-- start of Dataset excerpt --

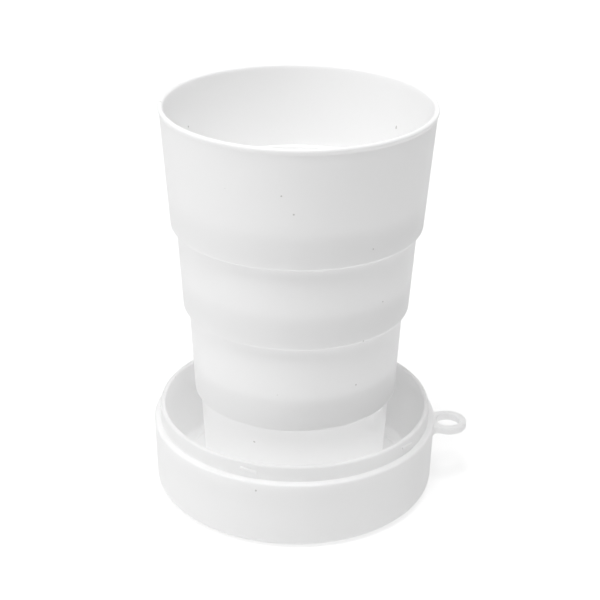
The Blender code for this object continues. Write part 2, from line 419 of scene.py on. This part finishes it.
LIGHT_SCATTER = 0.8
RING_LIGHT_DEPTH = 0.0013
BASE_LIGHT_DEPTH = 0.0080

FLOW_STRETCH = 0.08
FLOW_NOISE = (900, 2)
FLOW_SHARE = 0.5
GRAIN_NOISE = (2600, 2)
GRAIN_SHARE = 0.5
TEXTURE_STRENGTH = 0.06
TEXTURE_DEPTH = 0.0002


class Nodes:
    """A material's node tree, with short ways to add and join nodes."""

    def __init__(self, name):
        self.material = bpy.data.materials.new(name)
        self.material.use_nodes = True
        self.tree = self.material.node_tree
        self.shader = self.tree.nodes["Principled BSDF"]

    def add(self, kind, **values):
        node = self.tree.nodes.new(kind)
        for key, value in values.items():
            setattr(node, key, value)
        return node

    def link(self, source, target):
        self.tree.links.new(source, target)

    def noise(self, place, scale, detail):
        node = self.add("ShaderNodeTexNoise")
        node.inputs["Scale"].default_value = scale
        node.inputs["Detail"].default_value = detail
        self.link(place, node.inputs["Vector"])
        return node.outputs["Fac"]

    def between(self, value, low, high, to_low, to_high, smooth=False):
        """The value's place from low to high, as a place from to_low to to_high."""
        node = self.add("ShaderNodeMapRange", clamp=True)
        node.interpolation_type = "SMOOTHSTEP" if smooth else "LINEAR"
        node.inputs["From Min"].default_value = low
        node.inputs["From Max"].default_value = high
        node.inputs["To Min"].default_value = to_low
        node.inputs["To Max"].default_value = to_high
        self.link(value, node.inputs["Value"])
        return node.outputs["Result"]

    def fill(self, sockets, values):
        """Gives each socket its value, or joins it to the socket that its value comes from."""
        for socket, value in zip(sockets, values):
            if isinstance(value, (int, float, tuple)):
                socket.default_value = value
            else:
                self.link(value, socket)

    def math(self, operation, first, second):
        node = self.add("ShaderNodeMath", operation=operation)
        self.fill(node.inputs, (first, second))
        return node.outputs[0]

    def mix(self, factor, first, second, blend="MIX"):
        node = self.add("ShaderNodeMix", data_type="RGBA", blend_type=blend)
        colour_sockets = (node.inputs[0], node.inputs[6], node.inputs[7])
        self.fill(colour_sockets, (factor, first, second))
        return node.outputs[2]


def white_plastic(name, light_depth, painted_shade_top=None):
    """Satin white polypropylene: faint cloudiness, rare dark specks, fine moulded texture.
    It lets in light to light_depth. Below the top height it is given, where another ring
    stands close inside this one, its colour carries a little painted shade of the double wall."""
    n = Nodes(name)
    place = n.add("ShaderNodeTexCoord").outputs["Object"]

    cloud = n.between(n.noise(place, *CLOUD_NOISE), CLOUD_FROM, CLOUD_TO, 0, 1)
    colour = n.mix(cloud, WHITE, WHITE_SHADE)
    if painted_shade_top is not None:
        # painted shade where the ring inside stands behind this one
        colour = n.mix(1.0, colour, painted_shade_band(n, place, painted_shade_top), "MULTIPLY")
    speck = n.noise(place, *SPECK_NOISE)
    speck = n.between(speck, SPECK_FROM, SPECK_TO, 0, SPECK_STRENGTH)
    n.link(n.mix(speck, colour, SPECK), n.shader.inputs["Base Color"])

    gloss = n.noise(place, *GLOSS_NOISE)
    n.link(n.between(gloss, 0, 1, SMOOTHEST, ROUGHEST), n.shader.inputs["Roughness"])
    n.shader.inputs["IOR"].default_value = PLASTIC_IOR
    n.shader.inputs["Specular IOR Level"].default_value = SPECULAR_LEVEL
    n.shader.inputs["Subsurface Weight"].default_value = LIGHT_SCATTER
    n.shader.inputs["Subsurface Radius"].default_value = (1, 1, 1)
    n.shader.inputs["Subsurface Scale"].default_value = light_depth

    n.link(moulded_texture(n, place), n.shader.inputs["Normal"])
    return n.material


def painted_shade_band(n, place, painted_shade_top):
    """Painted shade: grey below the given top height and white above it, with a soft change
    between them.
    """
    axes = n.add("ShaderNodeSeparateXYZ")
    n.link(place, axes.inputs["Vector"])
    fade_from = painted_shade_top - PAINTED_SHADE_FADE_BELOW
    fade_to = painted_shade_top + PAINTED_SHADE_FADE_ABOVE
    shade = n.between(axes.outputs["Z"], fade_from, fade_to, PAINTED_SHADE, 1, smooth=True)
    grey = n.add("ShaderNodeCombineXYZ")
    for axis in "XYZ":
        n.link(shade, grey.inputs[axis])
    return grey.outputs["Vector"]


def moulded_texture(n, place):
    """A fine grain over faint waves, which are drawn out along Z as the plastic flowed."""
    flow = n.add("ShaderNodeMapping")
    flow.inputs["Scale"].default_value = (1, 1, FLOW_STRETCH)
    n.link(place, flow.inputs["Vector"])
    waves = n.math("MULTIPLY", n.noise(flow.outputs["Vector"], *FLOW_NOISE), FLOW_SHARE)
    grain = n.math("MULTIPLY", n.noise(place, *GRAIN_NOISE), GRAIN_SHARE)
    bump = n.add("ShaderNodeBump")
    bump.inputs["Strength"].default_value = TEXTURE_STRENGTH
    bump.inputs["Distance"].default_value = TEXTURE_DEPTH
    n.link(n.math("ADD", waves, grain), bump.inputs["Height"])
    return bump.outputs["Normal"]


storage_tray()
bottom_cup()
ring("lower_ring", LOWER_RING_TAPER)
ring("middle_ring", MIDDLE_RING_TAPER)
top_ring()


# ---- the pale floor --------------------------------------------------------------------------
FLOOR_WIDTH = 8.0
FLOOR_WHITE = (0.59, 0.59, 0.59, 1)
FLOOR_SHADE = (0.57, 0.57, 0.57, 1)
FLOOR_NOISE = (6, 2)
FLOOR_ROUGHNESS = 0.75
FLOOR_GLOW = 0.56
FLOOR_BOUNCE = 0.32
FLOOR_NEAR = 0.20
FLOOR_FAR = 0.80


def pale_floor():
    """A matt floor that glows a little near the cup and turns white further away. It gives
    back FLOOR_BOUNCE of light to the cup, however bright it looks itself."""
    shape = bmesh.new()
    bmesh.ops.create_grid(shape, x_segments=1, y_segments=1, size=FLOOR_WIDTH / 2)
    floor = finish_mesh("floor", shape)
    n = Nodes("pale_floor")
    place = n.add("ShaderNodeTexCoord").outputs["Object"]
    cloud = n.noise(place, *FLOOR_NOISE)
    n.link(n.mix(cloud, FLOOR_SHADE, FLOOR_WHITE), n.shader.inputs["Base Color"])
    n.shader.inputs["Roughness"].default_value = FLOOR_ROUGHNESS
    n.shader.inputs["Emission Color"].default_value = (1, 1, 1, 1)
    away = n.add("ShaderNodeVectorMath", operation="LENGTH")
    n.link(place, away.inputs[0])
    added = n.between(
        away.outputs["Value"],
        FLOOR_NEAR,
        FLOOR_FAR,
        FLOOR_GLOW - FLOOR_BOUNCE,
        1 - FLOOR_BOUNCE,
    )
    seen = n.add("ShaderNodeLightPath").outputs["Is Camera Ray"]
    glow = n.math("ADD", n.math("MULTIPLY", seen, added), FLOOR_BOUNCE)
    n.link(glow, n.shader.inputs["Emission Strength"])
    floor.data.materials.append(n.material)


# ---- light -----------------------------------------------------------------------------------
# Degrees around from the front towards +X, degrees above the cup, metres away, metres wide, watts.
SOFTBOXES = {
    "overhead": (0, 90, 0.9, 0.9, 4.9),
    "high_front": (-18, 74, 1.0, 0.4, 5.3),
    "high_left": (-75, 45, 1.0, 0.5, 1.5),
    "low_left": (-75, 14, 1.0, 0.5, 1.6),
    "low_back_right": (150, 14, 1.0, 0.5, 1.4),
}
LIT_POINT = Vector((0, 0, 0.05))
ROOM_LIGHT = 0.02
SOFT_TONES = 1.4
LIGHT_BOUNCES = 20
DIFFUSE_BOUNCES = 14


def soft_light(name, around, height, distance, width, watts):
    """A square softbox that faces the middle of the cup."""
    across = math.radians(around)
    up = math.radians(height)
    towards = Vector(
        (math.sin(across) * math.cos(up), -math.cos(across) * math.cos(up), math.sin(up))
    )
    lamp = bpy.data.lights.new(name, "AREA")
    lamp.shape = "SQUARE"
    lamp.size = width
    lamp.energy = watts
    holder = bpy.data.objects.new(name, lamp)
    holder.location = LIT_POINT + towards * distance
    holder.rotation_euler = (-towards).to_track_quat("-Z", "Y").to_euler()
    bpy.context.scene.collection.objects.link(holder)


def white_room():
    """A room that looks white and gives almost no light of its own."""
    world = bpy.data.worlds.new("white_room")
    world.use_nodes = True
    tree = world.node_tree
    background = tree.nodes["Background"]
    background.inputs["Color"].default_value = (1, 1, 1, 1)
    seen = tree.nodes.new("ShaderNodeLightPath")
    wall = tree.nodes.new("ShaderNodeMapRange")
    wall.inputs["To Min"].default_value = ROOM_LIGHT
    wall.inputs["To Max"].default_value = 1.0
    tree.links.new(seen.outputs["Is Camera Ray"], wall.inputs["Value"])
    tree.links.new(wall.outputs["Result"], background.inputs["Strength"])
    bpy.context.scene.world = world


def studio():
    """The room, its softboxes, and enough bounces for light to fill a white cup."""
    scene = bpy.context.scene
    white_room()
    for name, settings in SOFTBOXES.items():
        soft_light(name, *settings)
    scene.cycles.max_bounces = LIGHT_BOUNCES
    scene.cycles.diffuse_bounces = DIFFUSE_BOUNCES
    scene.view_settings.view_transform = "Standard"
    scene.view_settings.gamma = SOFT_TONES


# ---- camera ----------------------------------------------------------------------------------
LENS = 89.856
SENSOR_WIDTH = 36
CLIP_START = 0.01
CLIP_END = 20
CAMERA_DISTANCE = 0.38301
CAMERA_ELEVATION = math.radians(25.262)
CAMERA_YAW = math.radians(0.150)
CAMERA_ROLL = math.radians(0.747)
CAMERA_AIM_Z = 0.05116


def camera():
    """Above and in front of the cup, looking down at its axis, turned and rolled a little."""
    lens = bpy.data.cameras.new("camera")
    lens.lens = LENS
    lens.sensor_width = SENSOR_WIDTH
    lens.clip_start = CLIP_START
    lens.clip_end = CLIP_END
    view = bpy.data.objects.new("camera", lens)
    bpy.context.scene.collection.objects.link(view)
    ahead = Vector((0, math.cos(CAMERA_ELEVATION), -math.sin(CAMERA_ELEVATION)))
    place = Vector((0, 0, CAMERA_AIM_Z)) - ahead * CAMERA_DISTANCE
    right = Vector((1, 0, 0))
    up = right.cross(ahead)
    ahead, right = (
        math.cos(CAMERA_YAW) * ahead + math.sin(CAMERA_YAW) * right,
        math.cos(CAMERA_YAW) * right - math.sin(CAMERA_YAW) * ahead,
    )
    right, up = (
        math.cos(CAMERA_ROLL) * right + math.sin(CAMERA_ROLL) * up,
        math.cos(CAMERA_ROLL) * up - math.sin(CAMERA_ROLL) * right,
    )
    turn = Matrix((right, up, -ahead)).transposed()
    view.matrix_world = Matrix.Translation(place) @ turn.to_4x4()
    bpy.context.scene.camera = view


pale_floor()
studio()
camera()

-- end of Dataset excerpt --

* _Your goal_
Print from the first line through the line that contains "BASE_LIGHT_DEPTH = 0.0080", please, including both, and leave out every line outside that stretch.

* _Problem solution_
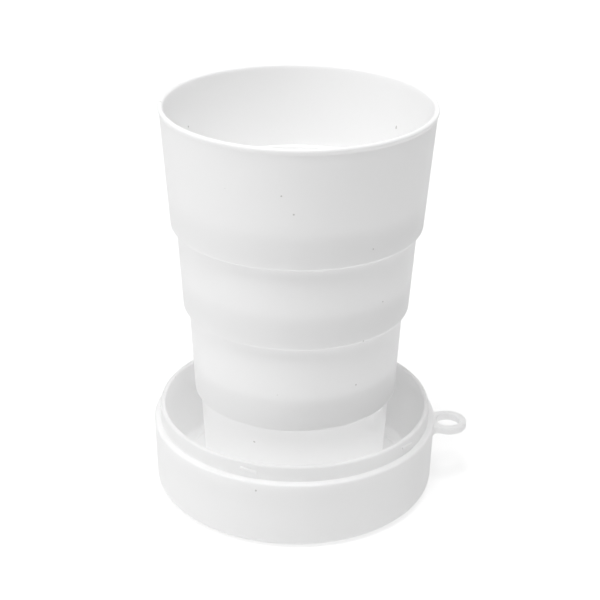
The Blender code for this object continues. Write part 2, from line 419 of scene.py on. This part finishes it.
LIGHT_SCATTER = 0.8
RING_LIGHT_DEPTH = 0.0013
BASE_LIGHT_DEPTH = 0.0080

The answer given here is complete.